Oh, wait, yes I can: when the thing that you're "show[ing] and tell[ing]" is an imaginary horse. That you can ride, and that you've trained to do tricks.
Do you see why I can't put this sweet baby in public school?
Show-and-Tell is admittedly an Eye Roll activity for me, but for whatever reason, it's of critical importance to Grace. For awhile, I tried to talk her out of it, but now I'm starting to understand that this homeschool I'm running here in ATX isn't just my homeschool.

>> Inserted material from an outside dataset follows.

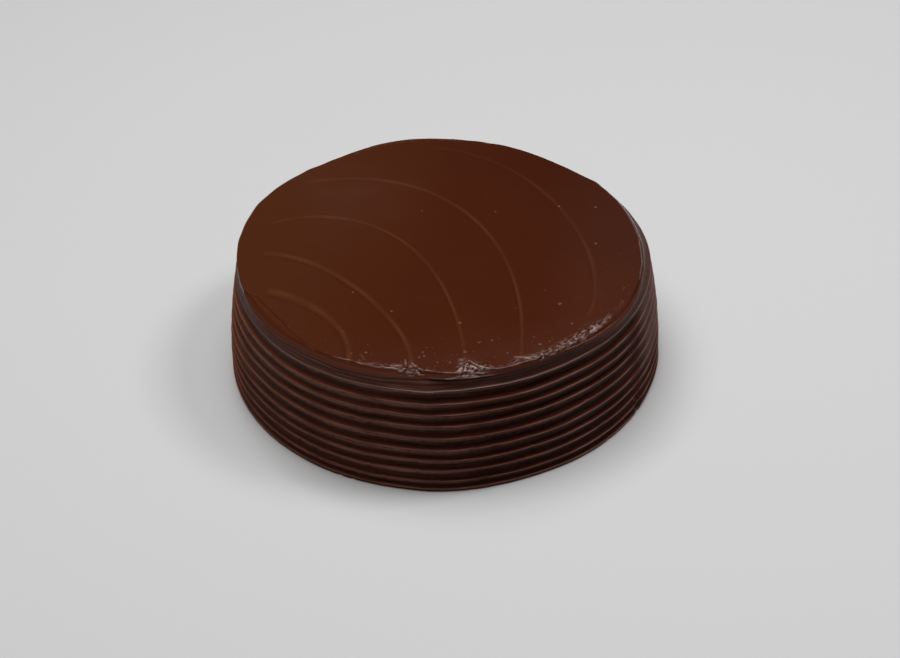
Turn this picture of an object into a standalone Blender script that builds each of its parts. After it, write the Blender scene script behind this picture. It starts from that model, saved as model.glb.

Like it or not, this is our homeschool. And if an integral part of my child's homeschool experience is that she gets to literally trip over herself and fall showing me and her brother how she can "do jumps" on her imaginary pony, then that's what we'll do. I'll be right there with her, cheering her on (and trying not to think too hard about what my life has become and how there's not really a pony there). Because what she needs to know more than the history of ancient Egypt or the divisors of 10 is that She Counts.
Mothers -- homeschooling or otherwise -- fall into this trap all the time and we never even see it coming. We get so wrapped up in our own vision of what life should look like (because admittedly, our vision is fantastic), we completely ignore theirs. Most of the time, we think we're doing it For Their Own Good, as if we've gained more than we've lost when we've denied them the occasional cake for breakfast, the mismatched we-wear-pink-as-a-neutral outfit, or the late night trying to finish The Wizard of Oz (it's really long...).
Or the five minutes of Show-and-Tell.
So I'll take a deep breath and cede a little control to my five-year-old, because the only way I get to enter into her world in any type of genuine way is if I give her the grace to create it.
And her world -- complete with magic trick ponies -- is awesome.